The Lucky Vessels of Pearl Harbor

October 11, 2017

Just under 100 ships were stationed at Pearl Harbor when the Japanese flew in and launched a surprise attack on the unsuspecting naval base. While the main targets for attackers were the eight battleships along Battleship Row and in nearby drydocks, that didn’t keep the surrounding vessels safe from Japan’s bombs and torpedoes.

With bombs being dropped and torpedoes being launched, it wasn’t surprising that nearby destroyers and other vessels were damaged the attack. But even amidst all the chaos, there were a handful of American vessels that somehow avoided being destroyed.

These vessels were what many would consider lucky, possibly the only sign of luck to emerge from the devastation of December 7th, 1941.

USS Honolulu (CL-48)

A Brooklyn-class light cruiser, the Honolulu suffered minor damage to her hull from a near-miss bomb. Her repairs lasted until January 12th, 1942, at which point she escorted a convoy to San Francisco. Over the course of the war, she took part in the Battle of Tassafaronga, Battle of Kolombangara, Battle of Peleliu, and the Battle of Kula Gulf. During the Battle of Leyte Gulf, Japanese torpedoes nearly sank her.

After the war, she was decommissioned in 1947 and sold for scrap in 1959.

USS Hull (DD-350)

USS Hull (DD-350)

After sustaining minor damage at Pearl Harbor from one near-miss bomb, this Farragut-class destroyer quickly joined the war effort, serving in strikes against Japanese bases in the Solomon Islands. After repairs in 1943, she was sent to the Aleutian Islands for training maneuvers. Unfortunately, her service was cut short when she was lost to Typhoon Cobra in 1944.





USS Tangier (AV-8)

Maybe the luckiest vessel of the Pearl Harbor attack, the seaplane tender survived several near-misses. Despite minor damage, she remained in service to rescue survivors from the sunken battleship USS Utah. The Tangier was used in the Coral Sea and around Wake Island and was eventually sold to Union Minerals & Alloys Corporation six years after the war ended.

USS Pyro (AE-1)

While many ships suffered from the bombs that were dropped, the Pyro, an ammunition ship, was almost struck by a Japanese dive-bomber. Suffering minor damage, she remained in service and ferried ammunition from the west coast until September of 1942. The Pyro crossed the Pacific frequently, providing aid to Australia and other outposts on outlying islands.

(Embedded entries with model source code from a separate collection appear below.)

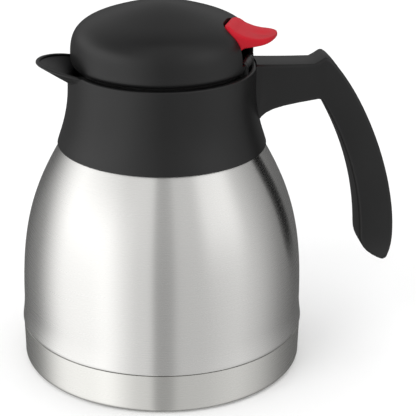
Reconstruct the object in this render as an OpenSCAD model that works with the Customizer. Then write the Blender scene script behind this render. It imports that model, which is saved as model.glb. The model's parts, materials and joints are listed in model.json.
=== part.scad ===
// Thermal carafe: double-walled steel jug, moulded collar with spout and handle,
// and a domed lid that flips on a rear pin and carries a thumb lever and a pour valve.
// +Z is up, the origin is the middle of the base pad's underside, the spout points to -X
// and the handle to +X. The lid with its hinge and lever is turned a little beside the handle.

/* [Body] */
// Diameter of the steel body low down, where it is widest
body_d = 142.1; // [138:0.1:150]
// Height of the plain band round the foot
band_h = 20.8; // [16:0.1:24]
// Thickness of the steel walls
steel_wall = 0.6; // [0.5:0.1:1]
// Space between the outer shell and the liner
vacuum_gap = 5; // [4:0.1:7]
// Height of the straight part of the wall above the band
wall_top = 34; // [30:1:40]

/* [Collar] */
// Height at which the collar meets the steel
collar_z = 114.9; // [110:0.1:118]
// Outer radius of the collar's lower edge
collar_base_r = 51.9; // [50.5:0.1:54]
// Outer radius of the collar at its rim
collar_r = 46.2; // [45.6:0.1:48]
// Height of the rim
rim_z = 154.5; // [153:0.1:158]
// Wall of the collar at its rim
collar_wall = 2.4; // [2:0.1:2.6]

/* [Neck and mouth] */
// Outer radius of the steel neck
neck_r = 37.5; // [37:0.1:38.2]
// Height of the steel lip
lip_z = 137; // [136.5:0.1:137.6]
// Radius of the opening in the mouth piece
mouth_r = 31; // [29:0.1:31.4]
// Radius of the mouth piece's cone at its top
cone_r = 37.4; // [36.8:0.1:38]

/* [Spout] */
// Distance of the spout's tip from the jug's axis
spout_reach = 61.4; // [58:0.1:66]
// Half of the spout's width where it leaves the rim
spout_half_w = 19.9; // [17:0.1:22]
// Height of the spout's lip above the rim
spout_rise = 3.5; // [2:0.1:5]
// Depth of the spout's keel below its lip, where it meets the collar
spout_drop = 11; // [9.5:0.1:13]
// Wall of the spout
spout_wall = 2; // [1.6:0.1:2.6]

/* [Lid] */
// Angle between the lid's lever and the handle, seen from above
lid_turn = -21; // [-24:0.5:24]
// Widest radius of the dome
dome_r = 44.6; // [44:0.1:45]
// Height of the dome above its lower edge
dome_h = 30.6; // [29:0.1:34]
// Wall of the dome
dome_wall = 2.2; // [1.8:0.1:2.4]
// Dark gap between the rim and the dome
seam_gap = 0.7; // [0.5:0.1:1]
// Distance of the hinge pin from the jug's axis
hinge_x = 41.8; // [41.5:0.1:42.2]
// Radius of the hinge pin
hinge_pin_r = 1.2; // [1:0.1:1.4]

/* [Lever and valve] */
// Width of the thumb lever
lever_w = 23.4; // [20:0.1:23.8]
// Distance of the lever's thumb end from the jug's axis
lever_reach = 55.8; // [54:0.1:57]
// Distance of the lever pin from the jug's axis
lever_pin_x = 37; // [36.5:0.1:37.4]
// Radius of the lever pin
lever_pin_r = 1.5; // [1.2:0.1:1.6]
// Radius of the valve stem
stem_r = 2.4; // [2:0.1:2.6]
// Radius of the pour port under the valve
port_r = 8.5; // [7:0.1:9]

/* [Handle] */
// Width of the handle
handle_w = 18; // [16:0.1:22]
// Distance of the grip's outer face from the jug's axis
handle_reach = 118.6; // [112:0.1:126]
// Height of the grip's free end
handle_end_z = 45.8; // [36:0.1:60]
// Thickness of the grip
grip_t = 17.6; // [16:0.1:20]
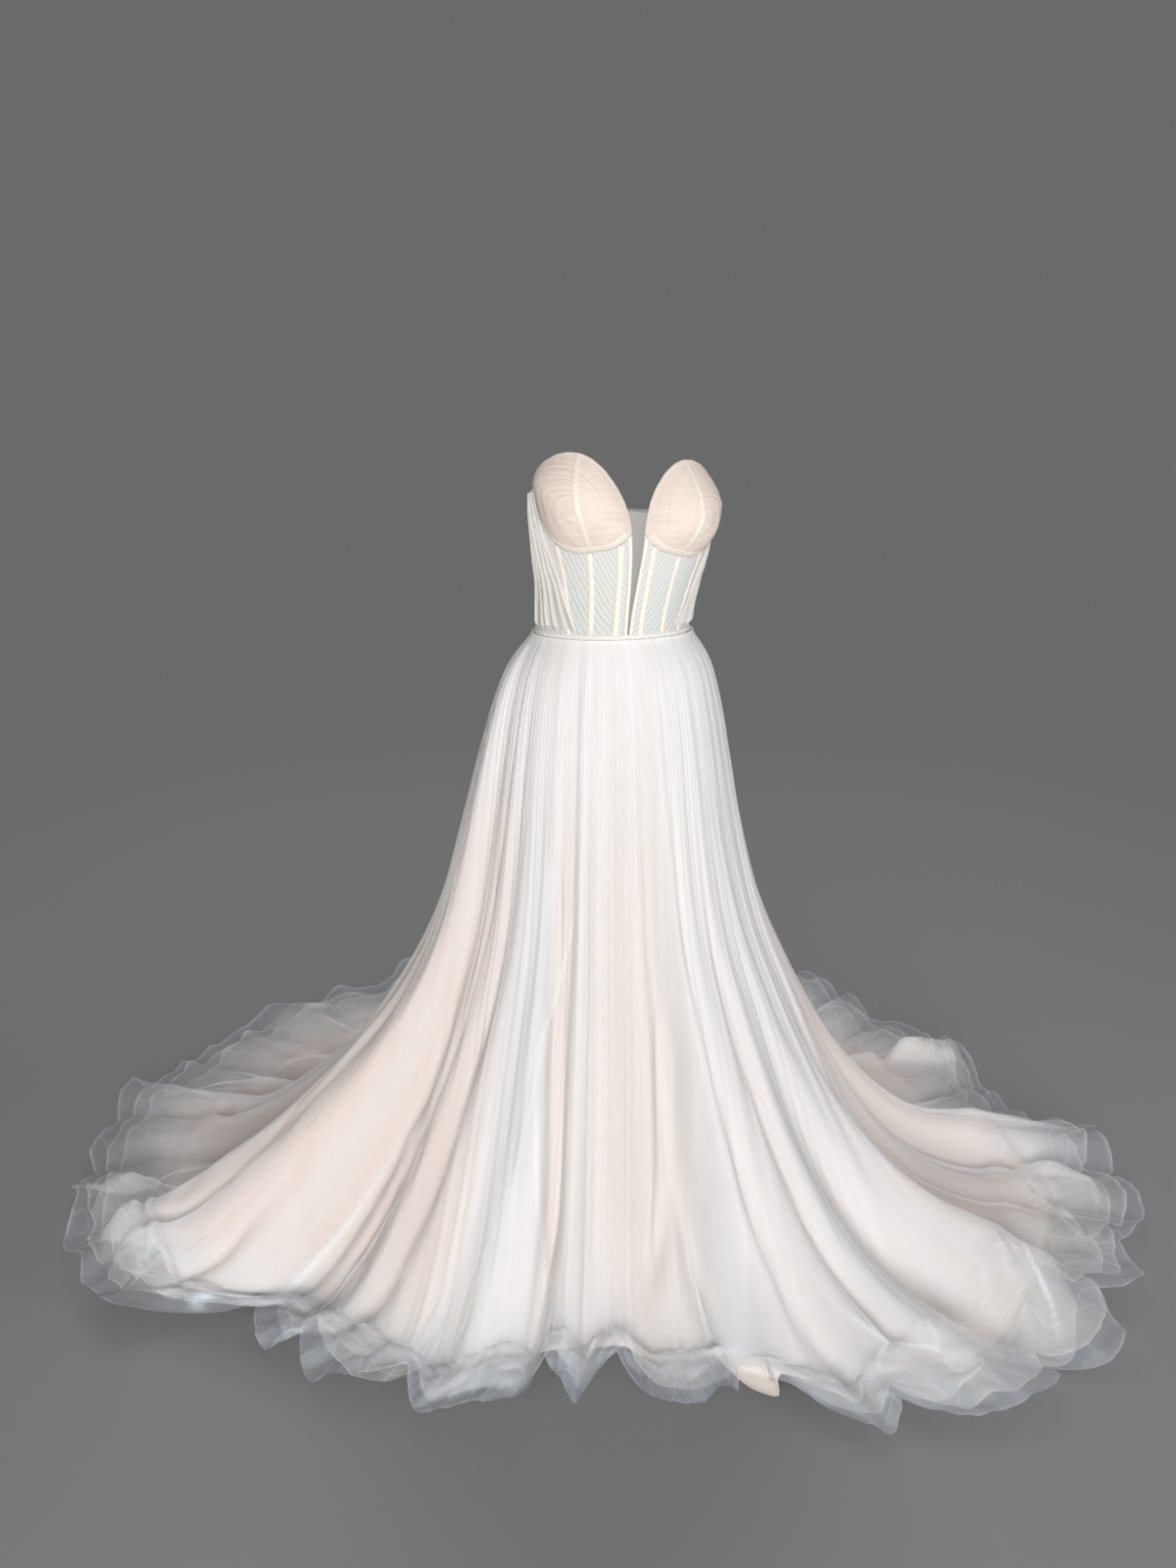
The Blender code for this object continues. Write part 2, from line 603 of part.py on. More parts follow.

After her service, Pyro was decommissioned in 1946 and sold to the National Metal and Steel Company in 1950.

USS Helm (DD-388)

USS Helm (DD-388)

When two bombs just narrowly missed the USS Helm, the Bagley-class destroyer suffered minor damage. During Pearl Harbor, she was responsible for spotting HA. 19, a Japanese miniature submarine that got snagged on a reef in the Pearl Harbor inlet. Though fire from the destroyer failed to sink the sub, one Japanese sailor drowned while trying to escape and the second became the first Japanese prisoner of war.

As a member of the USS Saratoga task group, the Helm took part in a range of battles during the war. Ultimately, she survived her service and was decommissioned in 1946 and scrapped a year later.



USS Rigel (AD-13)

The Altair-class destroyer, the Rigel survived Pearl Harbor with minor damage from near-miss bombs and went on to serve in Australia, New Caledonia, and New Guinea, transporting munitions. Ultimately, the Rigel avoided most major battles in the Pacific, instead serving as support and transport. One year after the war ended, she was transferred to the Maritime Commission and disposed of.